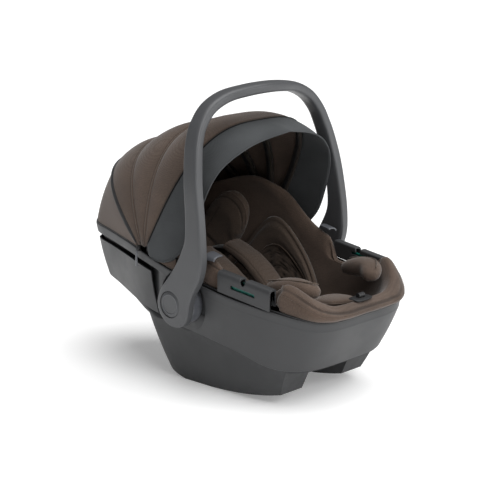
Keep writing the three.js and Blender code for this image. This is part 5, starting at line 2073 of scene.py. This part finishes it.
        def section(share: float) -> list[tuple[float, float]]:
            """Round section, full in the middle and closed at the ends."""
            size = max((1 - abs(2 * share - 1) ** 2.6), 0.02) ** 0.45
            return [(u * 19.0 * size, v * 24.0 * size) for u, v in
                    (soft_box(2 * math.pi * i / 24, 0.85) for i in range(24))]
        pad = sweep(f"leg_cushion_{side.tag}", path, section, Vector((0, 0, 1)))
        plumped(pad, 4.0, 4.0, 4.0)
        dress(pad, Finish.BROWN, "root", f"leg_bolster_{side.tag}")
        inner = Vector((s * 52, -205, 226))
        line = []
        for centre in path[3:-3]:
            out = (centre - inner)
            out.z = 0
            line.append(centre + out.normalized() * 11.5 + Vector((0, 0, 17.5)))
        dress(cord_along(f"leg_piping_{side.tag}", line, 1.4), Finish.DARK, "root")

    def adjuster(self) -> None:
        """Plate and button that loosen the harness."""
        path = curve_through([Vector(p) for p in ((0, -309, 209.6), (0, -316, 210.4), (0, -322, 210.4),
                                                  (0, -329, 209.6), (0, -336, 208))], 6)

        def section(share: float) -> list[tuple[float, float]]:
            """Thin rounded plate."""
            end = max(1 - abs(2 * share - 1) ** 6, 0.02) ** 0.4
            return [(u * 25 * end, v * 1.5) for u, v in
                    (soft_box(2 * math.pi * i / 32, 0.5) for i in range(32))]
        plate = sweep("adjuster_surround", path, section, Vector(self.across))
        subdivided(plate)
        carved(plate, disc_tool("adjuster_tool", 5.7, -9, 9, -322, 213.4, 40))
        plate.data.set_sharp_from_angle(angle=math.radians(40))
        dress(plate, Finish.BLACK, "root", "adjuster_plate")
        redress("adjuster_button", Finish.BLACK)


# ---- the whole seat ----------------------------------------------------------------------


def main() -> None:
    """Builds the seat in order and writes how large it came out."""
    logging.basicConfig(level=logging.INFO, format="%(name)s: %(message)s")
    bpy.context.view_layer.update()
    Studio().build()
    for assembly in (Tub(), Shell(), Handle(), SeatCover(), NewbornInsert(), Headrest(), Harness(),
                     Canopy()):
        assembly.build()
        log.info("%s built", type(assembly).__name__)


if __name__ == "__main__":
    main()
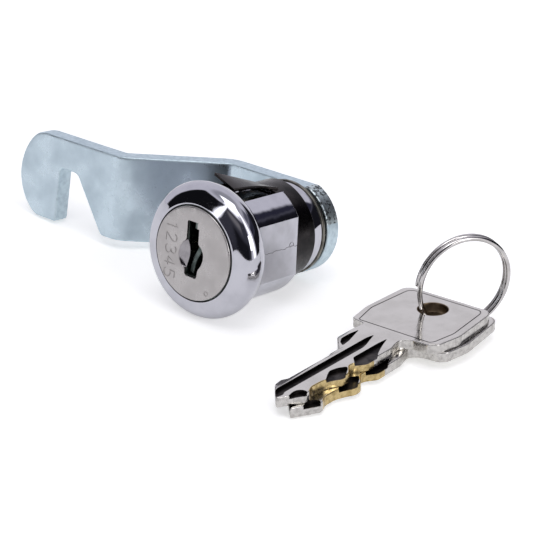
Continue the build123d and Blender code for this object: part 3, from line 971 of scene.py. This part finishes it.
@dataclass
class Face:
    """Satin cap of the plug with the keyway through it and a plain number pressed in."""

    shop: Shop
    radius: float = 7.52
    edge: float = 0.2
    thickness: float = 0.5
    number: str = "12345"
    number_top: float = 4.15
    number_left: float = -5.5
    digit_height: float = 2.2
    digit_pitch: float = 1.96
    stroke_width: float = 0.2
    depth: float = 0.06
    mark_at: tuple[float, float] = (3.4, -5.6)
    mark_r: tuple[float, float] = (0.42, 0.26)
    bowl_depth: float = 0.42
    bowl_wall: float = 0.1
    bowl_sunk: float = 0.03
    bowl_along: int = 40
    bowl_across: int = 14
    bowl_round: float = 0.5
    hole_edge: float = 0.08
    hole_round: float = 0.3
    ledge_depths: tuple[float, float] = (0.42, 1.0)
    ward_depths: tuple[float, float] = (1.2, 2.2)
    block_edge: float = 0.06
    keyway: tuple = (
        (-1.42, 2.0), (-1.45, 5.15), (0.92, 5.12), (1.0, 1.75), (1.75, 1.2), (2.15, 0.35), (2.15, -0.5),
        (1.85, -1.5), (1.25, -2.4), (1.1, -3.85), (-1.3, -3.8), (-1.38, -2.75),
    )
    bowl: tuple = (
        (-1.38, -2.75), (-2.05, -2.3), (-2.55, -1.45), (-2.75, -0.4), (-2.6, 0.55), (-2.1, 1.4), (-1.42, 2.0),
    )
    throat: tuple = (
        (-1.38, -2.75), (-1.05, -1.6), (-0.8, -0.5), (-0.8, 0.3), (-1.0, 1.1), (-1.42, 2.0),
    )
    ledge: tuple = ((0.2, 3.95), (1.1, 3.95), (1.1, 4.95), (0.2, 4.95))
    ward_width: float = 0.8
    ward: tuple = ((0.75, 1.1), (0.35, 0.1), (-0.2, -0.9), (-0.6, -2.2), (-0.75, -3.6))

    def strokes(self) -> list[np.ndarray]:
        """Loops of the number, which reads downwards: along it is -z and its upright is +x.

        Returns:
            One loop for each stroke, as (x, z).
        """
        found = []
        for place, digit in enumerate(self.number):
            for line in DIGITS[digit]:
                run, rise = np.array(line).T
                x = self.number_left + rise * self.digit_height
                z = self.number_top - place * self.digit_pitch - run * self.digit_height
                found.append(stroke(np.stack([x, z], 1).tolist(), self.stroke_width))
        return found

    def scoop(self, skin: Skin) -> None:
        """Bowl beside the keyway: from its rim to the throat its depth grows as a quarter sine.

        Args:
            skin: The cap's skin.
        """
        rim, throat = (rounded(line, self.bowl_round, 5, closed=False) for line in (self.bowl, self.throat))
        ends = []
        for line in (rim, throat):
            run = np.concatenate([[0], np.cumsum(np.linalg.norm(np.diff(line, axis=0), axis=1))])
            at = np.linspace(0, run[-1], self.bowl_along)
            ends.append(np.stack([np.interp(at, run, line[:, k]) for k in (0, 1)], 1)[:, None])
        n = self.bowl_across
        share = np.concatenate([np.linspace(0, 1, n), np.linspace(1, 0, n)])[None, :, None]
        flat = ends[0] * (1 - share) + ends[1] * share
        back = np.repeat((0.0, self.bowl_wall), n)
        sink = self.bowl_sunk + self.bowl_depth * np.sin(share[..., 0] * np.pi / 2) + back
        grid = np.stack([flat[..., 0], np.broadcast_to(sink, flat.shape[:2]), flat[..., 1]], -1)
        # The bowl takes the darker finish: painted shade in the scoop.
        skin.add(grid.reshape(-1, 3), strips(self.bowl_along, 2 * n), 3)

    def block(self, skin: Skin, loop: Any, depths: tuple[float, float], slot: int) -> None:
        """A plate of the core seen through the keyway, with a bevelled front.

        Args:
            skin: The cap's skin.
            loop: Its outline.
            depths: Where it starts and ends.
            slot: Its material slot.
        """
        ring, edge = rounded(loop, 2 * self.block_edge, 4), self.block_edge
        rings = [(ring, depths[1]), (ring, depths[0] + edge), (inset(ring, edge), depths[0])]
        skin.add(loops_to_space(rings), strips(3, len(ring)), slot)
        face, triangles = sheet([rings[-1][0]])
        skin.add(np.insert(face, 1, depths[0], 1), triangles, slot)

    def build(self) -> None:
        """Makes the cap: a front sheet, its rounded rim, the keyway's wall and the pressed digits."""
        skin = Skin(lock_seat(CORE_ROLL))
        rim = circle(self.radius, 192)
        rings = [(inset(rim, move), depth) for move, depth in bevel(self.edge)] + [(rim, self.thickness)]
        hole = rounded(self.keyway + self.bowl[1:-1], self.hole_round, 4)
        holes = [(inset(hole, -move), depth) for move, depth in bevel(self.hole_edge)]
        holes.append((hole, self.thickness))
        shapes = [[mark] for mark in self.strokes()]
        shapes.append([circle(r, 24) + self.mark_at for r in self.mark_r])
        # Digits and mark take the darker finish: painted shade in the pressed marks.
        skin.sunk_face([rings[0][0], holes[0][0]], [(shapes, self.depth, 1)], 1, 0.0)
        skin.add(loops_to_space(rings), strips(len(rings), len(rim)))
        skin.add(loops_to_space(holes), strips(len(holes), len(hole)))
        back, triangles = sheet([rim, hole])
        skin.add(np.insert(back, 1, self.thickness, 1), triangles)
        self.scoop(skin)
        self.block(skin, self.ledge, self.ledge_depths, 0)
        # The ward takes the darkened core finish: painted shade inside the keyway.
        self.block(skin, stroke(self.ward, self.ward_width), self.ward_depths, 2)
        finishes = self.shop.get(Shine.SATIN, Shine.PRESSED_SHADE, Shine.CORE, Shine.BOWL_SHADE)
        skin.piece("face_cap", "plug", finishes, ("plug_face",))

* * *

■ **Do this**: Set down exactly the lines from the line that contains "Continue the build123d" to the line that contains "upright is +x.", both lines included, and nothing more.

■ **Task response**:
Continue the build123d and Blender code for this object: part 3, from line 971 of scene.py. This part finishes it.
@dataclass
class Face:
    """Satin cap of the plug with the keyway through it and a plain number pressed in."""

    shop: Shop
    radius: float = 7.52
    edge: float = 0.2
    thickness: float = 0.5
    number: str = "12345"
    number_top: float = 4.15
    number_left: float = -5.5
    digit_height: float = 2.2
    digit_pitch: float = 1.96
    stroke_width: float = 0.2
    depth: float = 0.06
    mark_at: tuple[float, float] = (3.4, -5.6)
    mark_r: tuple[float, float] = (0.42, 0.26)
    bowl_depth: float = 0.42
    bowl_wall: float = 0.1
    bowl_sunk: float = 0.03
    bowl_along: int = 40
    bowl_across: int = 14
    bowl_round: float = 0.5
    hole_edge: float = 0.08
    hole_round: float = 0.3
    ledge_depths: tuple[float, float] = (0.42, 1.0)
    ward_depths: tuple[float, float] = (1.2, 2.2)
    block_edge: float = 0.06
    keyway: tuple = (
        (-1.42, 2.0), (-1.45, 5.15), (0.92, 5.12), (1.0, 1.75), (1.75, 1.2), (2.15, 0.35), (2.15, -0.5),
        (1.85, -1.5), (1.25, -2.4), (1.1, -3.85), (-1.3, -3.8), (-1.38, -2.75),
    )
    bowl: tuple = (
        (-1.38, -2.75), (-2.05, -2.3), (-2.55, -1.45), (-2.75, -0.4), (-2.6, 0.55), (-2.1, 1.4), (-1.42, 2.0),
    )
    throat: tuple = (
        (-1.38, -2.75), (-1.05, -1.6), (-0.8, -0.5), (-0.8, 0.3), (-1.0, 1.1), (-1.42, 2.0),
    )
    ledge: tuple = ((0.2, 3.95), (1.1, 3.95), (1.1, 4.95), (0.2, 4.95))
    ward_width: float = 0.8
    ward: tuple = ((0.75, 1.1), (0.35, 0.1), (-0.2, -0.9), (-0.6, -2.2), (-0.75, -3.6))

    def strokes(self) -> list[np.ndarray]:
        """Loops of the number, which reads downwards: along it is -z and its upright is +x.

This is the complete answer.